John's explanation accounts for some of the difficulties shooting dramatic scenes in Cinerama. The camera's deep focus sees everything from the stitching on clothing to telephone poles in the distance. During filming everyone must stay well behind the camera, even the director, who may not get a good look at his performers' faces. All the usual problems of boom shadows and reflections are heightened. The camera's shadow is often disguised as a very square tree; look at the buffalo stampede sequence, where many shots show this very strange shadow falling over half the frame, out on the tree-challenged plains.

Mr. Sittig is bullish on Pacific Theaters' promotion of Cinerama at the Dome, which originally was not used for 3-panel Cinerama, having been specifically designed to show the later 70mm Cinerama attractions starting with 1963's It's a Mad, Mad, Mad, Mad World. When the giant Arclight Theater complex was constructed, it was built around the Dome instead of on top of it.

Now, if they'll just bring back the wonderful Brown Derby Restaurant building, Hollywood history will be back on the right track.  1


Sources: Wide Screen Movies by Robert E. Carr and R.M. Hayes, McFarland 1988;
Dave Strohmaier's Documentary Cinerama Adventure.

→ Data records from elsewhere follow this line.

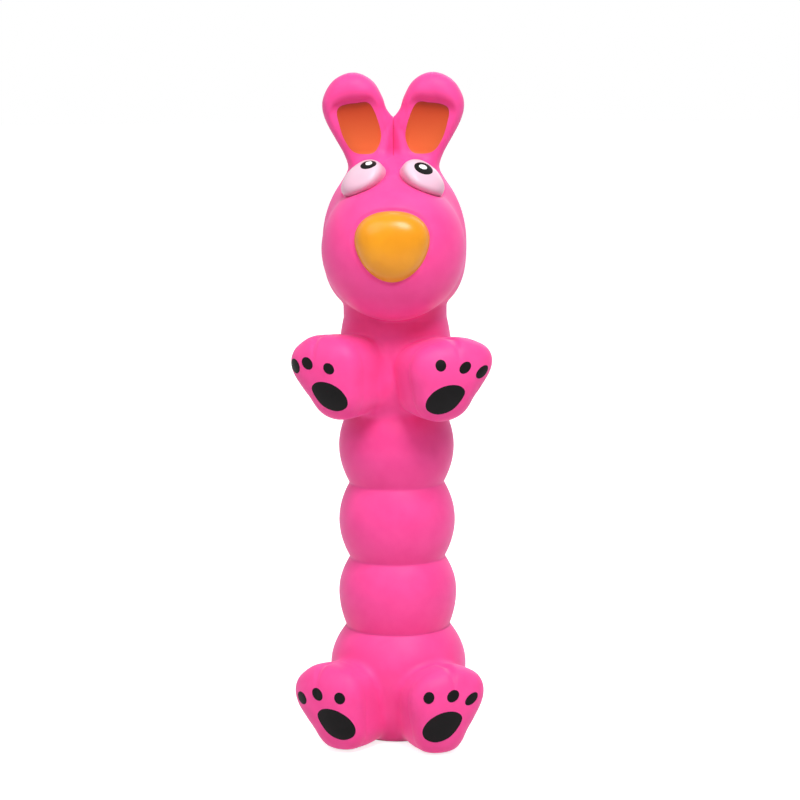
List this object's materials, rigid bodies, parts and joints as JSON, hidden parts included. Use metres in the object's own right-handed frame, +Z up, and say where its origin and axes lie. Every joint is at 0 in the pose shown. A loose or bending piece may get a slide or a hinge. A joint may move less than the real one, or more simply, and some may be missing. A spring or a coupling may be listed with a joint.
{
  "type": "squeaky dog toy",
  "caption": "Upright latex squeaky dog toy: ringed body, round-muzzled head, lobed ears and stub paws, with a squeaker in its flat base.",
  "frame": {"origin": "on the floor, at the middle of the box that the standing toy fills", "axes": "+Z up along the body, the toy faces -Y, +X is its own left side"},
  "size_m": [0.0598, 0.0572, 0.2],
  "materials": {
    "pink_latex": "satin moulded latex, matt where it is handled",
    "fold_latex": "the same latex in the bottom of a fold",
    "nose_paint": "yellow-orange flexible paint, semi-gloss",
    "ear_paint": "orange flexible paint, satin",
    "eye_paint": "pale pink-white flexible paint, satin",
    "black_paint": "black flexible paint, semi-gloss",
    "white_paint": "white flexible paint, semi-gloss",
    "fibre_fill": "white polyester fibre, matt",
    "squeaker_plastic": "off-white moulded plastic",
    "reed_plastic": "thin translucent plastic strip"
  },
  "bodies": {
    "hip": {"hip_skin": "pink_latex", "hip_fill": "fibre_fill", "squeaker_housing": "squeaker_plastic", "squeaker_reed_plate": "squeaker_plastic", "squeaker_cap": "squeaker_plastic"},
    "reed": {"squeaker_reed": "reed_plastic"},
    "leg_left": {"leg_skin_left": "pink_latex", "leg_fold_left": "fold_latex", "leg_pad_left": "black_paint", "leg_toe_spot_left_1": "black_paint", "leg_toe_spot_left_2": "black_paint", "leg_toe_spot_left_3": "black_paint"},
    "leg_right": {"leg_skin_right": "pink_latex", "leg_fold_right": "fold_latex", "leg_pad_right": "black_paint", "leg_toe_spot_right_1": "black_paint", "leg_toe_spot_right_2": "black_paint", "leg_toe_spot_right_3": "black_paint"},
    "arm_left": {"arm_skin_left": "pink_latex", "arm_fold_left": "fold_latex", "arm_pad_left": "black_paint", "arm_toe_spot_left_1": "black_paint", "arm_toe_spot_left_2": "black_paint", "arm_toe_spot_left_3": "black_paint"},
    "arm_right": {"arm_skin_right": "pink_latex", "arm_fold_right": "fold_latex", "arm_pad_right": "black_paint", "arm_toe_spot_right_1": "black_paint", "arm_toe_spot_right_2": "black_paint", "arm_toe_spot_right_3": "black_paint"},
    "hip_fold": {"hip_fold_ring": "fold_latex"},
    "low_belly": {"low_belly_skin": "pink_latex", "low_belly_fill": "fibre_fill"},
    "low_belly_fold": {"low_belly_fold_ring": "fold_latex"},
    "mid_belly": {"mid_belly_skin": "pink_latex", "mid_belly_fill": "fibre_fill"},
    "mid_belly_fold": {"mid_belly_fold_ring": "fold_latex"},
    "top_belly": {"top_belly_skin": "pink_latex", "top_belly_fill": "fibre_fill"},
    "top_belly_fold": {"top_belly_fold_ring": "fold_latex"},
    "chest": {"chest_skin": "pink_latex", "chest_fill": "fibre_fill"},
    "neck_fold": {"neck_fold_ring": "fold_latex"},
    "head": {"head_skin": "pink_latex", "head_fill": "fibre_fill", "nose": "nose_paint", "eye_left": "eye_paint", "eye_right": "eye_paint", "pupil_left": "black_paint", "pupil_right": "black_paint", "glint_left": "white_paint", "glint_right": "white_paint"},
    "ear_left": {"ear_skin_left": "pink_latex", "ear_fold_left": "fold_latex", "ear_lining_left": "ear_paint"},
    "ear_right": {"ear_skin_right": "pink_latex", "ear_fold_right": "fold_latex", "ear_lining_right": "ear_paint"}
  },
  "joints": [
    {"name": "hip_bend", "type": "hinge", "parent": "hip", "child": "hip_fold", "pos_m": [0, 0.0081, 0.0335], "axis": [1, 0, 0], "range_deg": [-8, 8], "stiffness_Nm_per_rad": 0.8, "deforming": ["hip_fold_ring"]},
    {"name": "hip_sway", "type": "hinge", "parent": "hip_fold", "child": "low_belly", "pos_m": [0, 0.0081, 0.0335], "axis": [0, 1, 0], "range_deg": [-8, 8], "stiffness_Nm_per_rad": 0.8},
    {"name": "low_belly_bend", "type": "hinge", "parent": "low_belly", "child": "low_belly_fold", "pos_m": [0, 0.0081, 0.0547], "axis": [1, 0, 0], "range_deg": [-8, 8], "stiffness_Nm_per_rad": 0.8, "deforming": ["low_belly_fold_ring"]},
    {"name": "low_belly_sway", "type": "hinge", "parent": "low_belly_fold", "child": "mid_belly", "pos_m": [0, 0.0081, 0.0547], "axis": [0, 1, 0], "range_deg": [-8, 8], "stiffness_Nm_per_rad": 0.8},
    {"name": "mid_belly_bend", "type": "hinge", "parent": "mid_belly", "child": "mid_belly_fold", "pos_m": [0, 0.0081, 0.0775], "axis": [1, 0, 0], "range_deg": [-8, 8], "stiffness_Nm_per_rad": 0.8, "deforming": ["mid_belly_fold_ring"]},
    {"name": "mid_belly_sway", "type": "hinge", "parent": "mid_belly_fold", "child": "top_belly", "pos_m": [0, 0.0081, 0.0775], "axis": [0, 1, 0], "range_deg": [-8, 8], "stiffness_Nm_per_rad": 0.8},
    {"name": "top_belly_bend", "type": "hinge", "parent": "top_belly", "child": "top_belly_fold", "pos_m": [0, 0.0081, 0.1], "axis": [1, 0, 0], "range_deg": [-8, 8], "stiffness_Nm_per_rad": 0.8, "deforming": ["top_belly_fold_ring"]},
    {"name": "top_belly_sway", "type": "hinge", "parent": "top_belly_fold", "child": "chest", "pos_m": [0, 0.0081, 0.1], "axis": [0, 1, 0], "range_deg": [-8, 8], "stiffness_Nm_per_rad": 0.8},
    {"name": "neck_nod", "type": "hinge", "parent": "chest", "child": "neck_fold", "pos_m": [0, 0.0081, 0.1275], "axis": [1, 0, 0], "range_deg": [-10, 7], "stiffness_Nm_per_rad": 0.6, "deforming": ["neck_fold_ring"]},
    {"name": "neck_turn", "type": "hinge", "parent": "neck_fold", "child": "head", "pos_m": [0, 0.0081, 0.1275], "axis": [0, 0, 1], "range_deg": [-10, 10], "stiffness_Nm_per_rad": 0.5},
    {"name": "ear_left_flex", "type": "hinge", "parent": "head", "child": "ear_left", "pos_m": [0, 0.0081, 0.1737], "axis": [1, 0, 0], "range_deg": [-15, 15], "stiffness_Nm_per_rad": 0.03, "deforming": ["ear_fold_left"]},
    {"name": "ear_right_flex", "type": "hinge", "parent": "head", "child": "ear_right", "pos_m": [0, 0.0081, 0.1737], "axis": [1, 0, 0], "range_deg": [-15, 15], "stiffness_Nm_per_rad": 0.03, "deforming": ["ear_fold_right"]},
    {"name": "arm_left_spread", "type": "hinge", "parent": "chest", "child": "arm_left", "pos_m": [0.01151, -0.00664, 0.1119], "axis": [0, 0, 1], "range_deg": [-6, 6], "stiffness_Nm_per_rad": 0.06, "deforming": ["arm_fold_left"]},
    {"name": "arm_right_spread", "type": "hinge", "parent": "chest", "child": "arm_right", "pos_m": [-0.01151, -0.00664, 0.1119], "axis": [0, 0, -1], "range_deg": [-6, 6], "stiffness_Nm_per_rad": 0.06, "deforming": ["arm_fold_right"]},
    {"name": "leg_left_spread", "type": "hinge", "parent": "hip", "child": "leg_left", "pos_m": [0.01348, -0.00916, 0.0124], "axis": [0, 0, 1], "range_deg": [-6, 6], "stiffness_Nm_per_rad": 0.06, "deforming": ["leg_fold_left"]},
    {"name": "leg_right_spread", "type": "hinge", "parent": "hip", "child": "leg_right", "pos_m": [-0.01348, -0.00916, 0.0124], "axis": [0, 0, -1], "range_deg": [-6, 6], "stiffness_Nm_per_rad": 0.06, "deforming": ["leg_fold_right"]},
    {"name": "reed_lift", "type": "hinge", "parent": "hip", "child": "reed", "pos_m": [-0.005, 0.0081, 0.0055], "axis": [0, -1, 0], "range_deg": [0, 6], "stiffness_Nm_per_rad": 0.002}
  ]
}
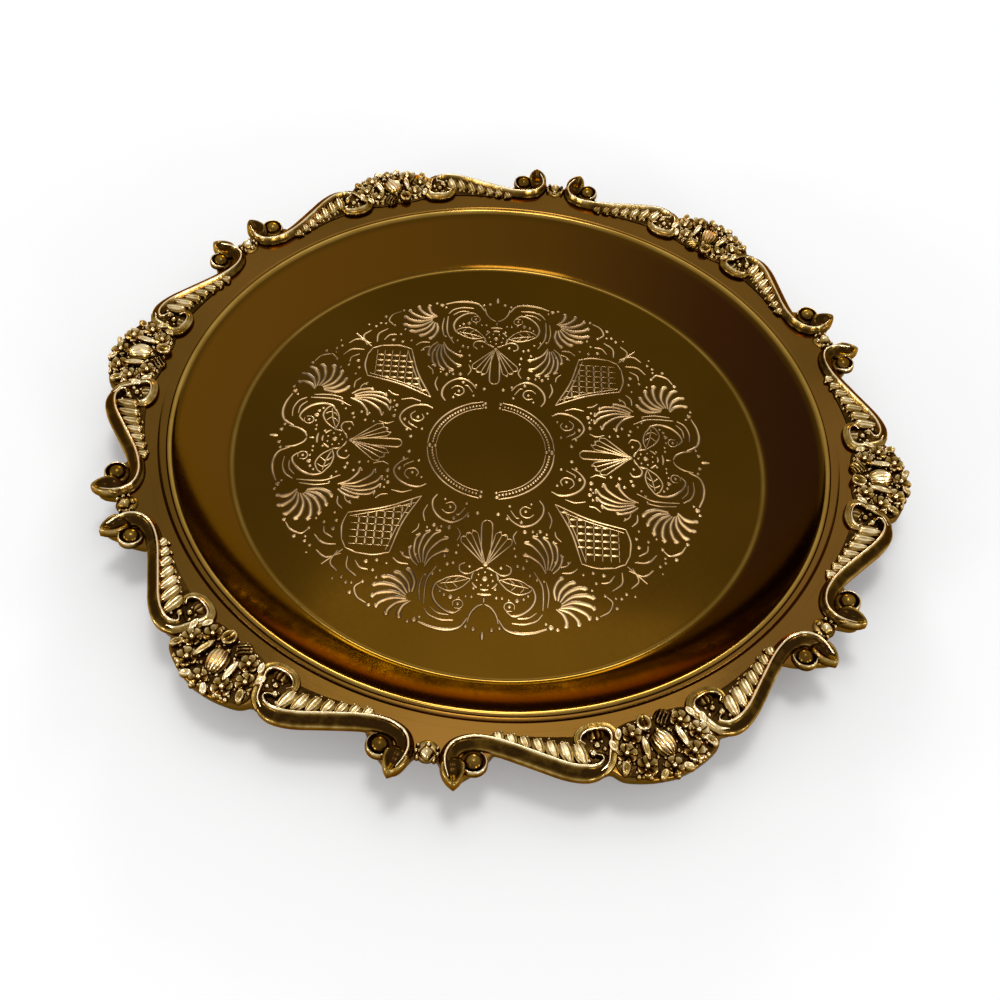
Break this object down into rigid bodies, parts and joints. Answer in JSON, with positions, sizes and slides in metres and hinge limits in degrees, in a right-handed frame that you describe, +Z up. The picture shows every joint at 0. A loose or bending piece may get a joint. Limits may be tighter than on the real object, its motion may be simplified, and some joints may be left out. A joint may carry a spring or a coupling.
{
  "type": "candle plate",
  "caption": "Round gilt candle plate: a shallow spun dish with a chased flat well, a sloping wall and a lobed border of applied scrolls, leaf garlands and flower clusters.",
  "frame": {"origin": "centre of the flat underside of the dish, on the surface it stands on", "axes": "+Z up through the plate's centre; +X through the axis of the first lobe of the border"},
  "size_m": [0.2384, 0.2334, 0.0179],
  "materials": {
    "dish_gold": "mirror-polished dark gold plate, chased in the well",
    "border_gold": "polished dark gold plate on a casting",
    "ornament_gold": "bright gold plate on chased castings, darker in the hollows"
  },
  "bodies": {
    "root": {"dish": "dish_gold", "border_section_1": "border_gold", "border_section_2": "border_gold", "border_section_3": "border_gold", "border_section_4": "border_gold", "border_section_5": "border_gold", "border_section_6": "border_gold", "scroll_left_1": "ornament_gold", "scroll_left_2": "ornament_gold", "scroll_left_3": "ornament_gold", "scroll_left_4": "ornament_gold", "scroll_left_5": "ornament_gold", "scroll_left_6": "ornament_gold", "scroll_right_1": "ornament_gold", "scroll_right_2": "ornament_gold", "scroll_right_3": "ornament_gold", "scroll_right_4": "ornament_gold", "scroll_right_5": "ornament_gold", "scroll_right_6": "ornament_gold", "garland_left_1": "ornament_gold", "garland_left_2": "ornament_gold", "garland_left_3": "ornament_gold", "garland_left_4": "ornament_gold", "garland_left_5": "ornament_gold", "garland_left_6": "ornament_gold", "garland_right_1": "ornament_gold", "garland_right_2": "ornament_gold", "garland_right_3": "ornament_gold", "garland_right_4": "ornament_gold", "garland_right_5": "ornament_gold", "garland_right_6": "ornament_gold", "flower_cluster_1": "ornament_gold", "flower_cluster_2": "ornament_gold", "flower_cluster_3": "ornament_gold", "flower_cluster_4": "ornament_gold", "flower_cluster_5": "ornament_gold", "flower_cluster_6": "ornament_gold", "junction_rosette_1": "ornament_gold", "junction_rosette_2": "ornament_gold", "junction_rosette_3": "ornament_gold", "junction_rosette_4": "ornament_gold", "junction_rosette_5": "ornament_gold", "junction_rosette_6": "ornament_gold"}
  },
  "joints": []
}
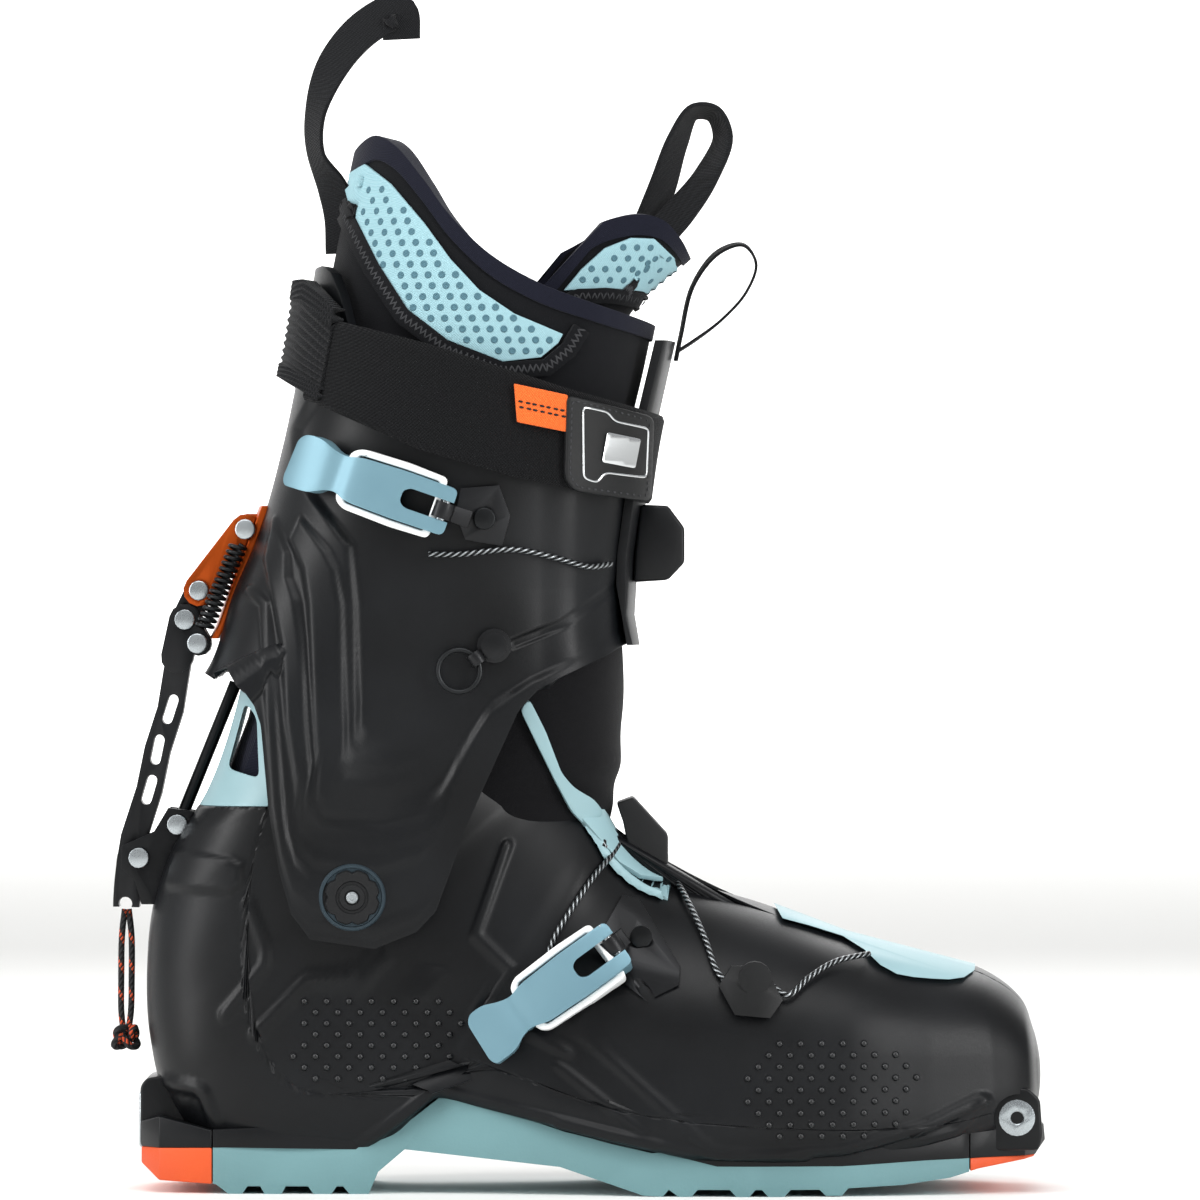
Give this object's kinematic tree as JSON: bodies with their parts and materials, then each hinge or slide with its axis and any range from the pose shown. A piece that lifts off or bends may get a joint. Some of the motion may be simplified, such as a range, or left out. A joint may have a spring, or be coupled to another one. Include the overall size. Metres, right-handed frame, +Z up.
{
  "type": "alpine touring boot",
  "caption": "Two-part touring ski boot with pivoting cuff, walk lever, cable buckles, power strap, padded liner and lugged sole.",
  "frame": {"origin": "on the ground under the middle of the heel, on the bottom face of the second heel lug", "axes": "+X towards the toe, +Y towards the inner side of this right boot, +Z up"},
  "size_m": [0.2955, 0.1187, 0.3728],
  "materials": {
    "shell_black": "satin moulded polyamide",
    "shell_blue": "satin moulded polyether block amide, pale blue",
    "rubber_blue": "moulded sole rubber, grey blue",
    "rubber_orange": "moulded rubber, orange",
    "steel": "zinc-plated steel",
    "buckle_aluminium": "forged, dark anodised",
    "lever_blue": "forged, pale blue anodised",
    "frame_white": "white moulded plastic",
    "anodised_orange": "orange anodised plate",
    "liner_navy": "foam-backed liner cloth",
    "fabric_black": "coated woven cloth",
    "webbing": "woven polyester webbing",
    "strap_badge": "moulded plate with a bright frame line"
  },
  "bodies": {
    "shell": {"lower_shell": "shell_black", "rear_frame_lateral": "shell_blue", "rear_frame_medial": "shell_blue", "toe_insert": "steel", "outsole": "rubber_blue", "heel_tip_rubber": "rubber_orange", "toe_tip_rubber": "rubber_orange", "heel_insert": "steel", "boot_board": "fabric_black", "liner_foot": "liner_navy", "toe_overlap": "shell_blue", "gaiter": "fabric_black", "heel_bracket": "shell_black", "bracket_screw_lateral": "steel", "bracket_screw_medial": "steel", "rod_pivot_bolt": "steel", "pivot_lateral": "shell_black", "pivot_medial": "shell_black", "lower_buckle_base": "buckle_aluminium", "lower_buckle_rivet": "steel", "lower_buckle_pin": "steel", "cable_guide": "shell_black", "instep_cable_front": "steel", "instep_cable_rear": "steel", "toe_cable": "steel", "instep_flap": "fabric_black"},
    "cuff": {"cuff": "shell_black", "shin_plate": "shell_black", "power_strap": "webbing", "strap_yoke": "shell_black", "strap_pull_tab": "rubber_orange", "strap_plate": "strap_badge", "liner_shaft": "liner_navy", "liner_tongue": "liner_navy", "rear_pull_loop": "webbing", "front_pull_loop": "webbing", "shin_tape_loop": "webbing", "upper_buckle_base": "buckle_aluminium", "upper_buckle_rivet": "steel", "upper_buckle_pin": "steel", "cuff_cable_lock": "shell_black", "cuff_cable": "steel", "ring_tab": "steel", "link_carrier": "shell_black", "link_plate_lateral": "anodised_orange", "link_plate_medial": "anodised_orange", "lever_link": "shell_black", "link_bolt_upper": "steel", "link_bolt_lower": "steel", "lever_pivot_bolt": "steel"},
    "walk_lever": {"walk_lever": "shell_black", "spring_post": "steel", "pull_cord": "webbing"},
    "lever_spring": {"lever_spring": "steel"},
    "guide_rod": {"guide_rod": "steel"},
    "upper_buckle": {"upper_buckle_lever": "lever_blue", "upper_buckle_frame": "frame_white"},
    "lower_buckle": {"lower_buckle_lever": "lever_blue", "lower_buckle_frame": "frame_white"},
    "ring": {"d_ring": "steel"}
  },
  "joints": [
    {"name": "cuff_pivot", "type": "hinge", "parent": "shell", "child": "cuff", "pos_m": [0.0252, 0, 0.0934], "axis": [0, 1, 0], "range_deg": [-25, 20], "deforming": ["pull_cord"]},
    {"name": "walk_lever_hinge", "type": "hinge", "parent": "cuff", "child": "walk_lever", "pos_m": [-0.0289, 0, 0.18], "axis": [0, 1, 0], "range_deg": [0, 115]},
    {"name": "lever_spring_swing", "type": "hinge", "parent": "cuff", "child": "lever_spring", "pos_m": [-0.0095, -0.0126, 0.2085], "axis": [0, 1, 0], "range_deg": [0, 22]},
    {"name": "guide_rod_swing", "type": "hinge", "parent": "shell", "child": "guide_rod", "pos_m": [-0.0311, 0, 0.1152], "axis": [0, 1, 0], "range_deg": [-27.5, 22]},
    {"name": "upper_buckle_hinge", "type": "hinge", "parent": "cuff", "child": "upper_buckle", "pos_m": [0.0536, -0.0567, 0.2141], "axis": [0.3286, 0, 0.9445], "range_deg": [0, 150]},
    {"name": "lower_buckle_hinge", "type": "hinge", "parent": "shell", "child": "lower_buckle", "pos_m": [0.1063, -0.0478, 0.0783], "axis": [-0.5839, 0, 0.8118], "range_deg": [0, 115]},
    {"name": "ring_swing", "type": "hinge", "parent": "cuff", "child": "ring", "pos_m": [0.06397, -0.0518, 0.16794], "axis": [-0.5821, 0, 0.8131], "range_deg": [0, 100]}
  ],
  "couplings": [
    {"joint": "lever_spring_swing", "follows": "walk_lever_hinge", "ratio": 0.18},
    {"joint": "guide_rod_swing", "follows": "cuff_pivot", "ratio": 1.07}
  ]
}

Republished by arrangement with Film.com.

See also the Savant Blu-ray review of
How the West Was Won

Footnotes:

1. I didn't stay for the movie, having seen it only a few years before, so I called up a friend to ask which celebrities were introduced before the running of the presentation. He told me that Russ Tamblyn and his daughter Amber, stuntman Loren Janes and Stanley Livingston were in attendance. He also told me that the screening developed some audio problems along the way. That's unfortunate news, and an indication that How the West Was Won screenings need to be held more frequently.